The good news came first to people who couldn’t understand it. Who were used to being ignored. Overlooked. Shut out.
These are the folks that Hilary Clinton classed as “deplorables.” Or worse. They’re Joe the plumber. Kentucky rednecks. The drunk holding up a lamppost on a skid-row street corner.
And so the Shepherds fortified themselves with a shot or three of moonshine, and then set out through the fields to the little town of Bethlehem. Bethlehem was small enough that no one could miss them. Whatever time it was in the morning, I doubt if they tiptoed through the streets and lanes to avoid waking the good people of the town. They roistered. They came singing and shouting.
They probably sounded like hockey fans after the Canucks actually win a game.
Luke 2: 15-18
15 When the angels had left them and gone into heaven, the shepherds said to one another, “Let us go now to Bethlehem and see this thing that has taken place, which the Lord has made known to us.” 16 So they went with haste and found Mary and Joseph and the child lying in the manger. 17 When they saw this, they made known what had been told them about this child, 18 and all who heard it were amazed at what the shepherds told them.
They were celebrating because someone or something had recognized their existence. Someone, or something, had given them status. Raised them up from the dust and dirt. Made them special.
And they ended up at the stable of the Holiday Inn.

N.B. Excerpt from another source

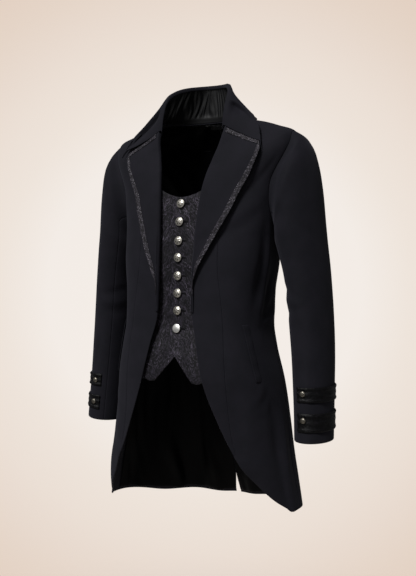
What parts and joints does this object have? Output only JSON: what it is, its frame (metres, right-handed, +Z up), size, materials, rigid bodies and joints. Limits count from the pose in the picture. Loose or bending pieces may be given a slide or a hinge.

There’s no record of how the town reacted to them. Possibly they didn’t stay long enough for the bylaw officers to ticket them. Or maybe they spent the night in the local jail – the Bible doesn’t say.
All the Bible says for sure is that the first revelation of the birth of Jesus came to the most unlikely people – those shepherds. And that’s a pattern we need to recognize. Just as the first revelation of his re-birth at Easter came to the unlikely witnesses – the women. Unlikely, because in Jewish law women could not be witnesses in a trial. Their testimony was not considered trustworthy.
And yet the good news came to shepherds. And to women. Those facts are incontestable. It should make us wonder. To whom is the “good news” being revealed today? And what might that “good news” be?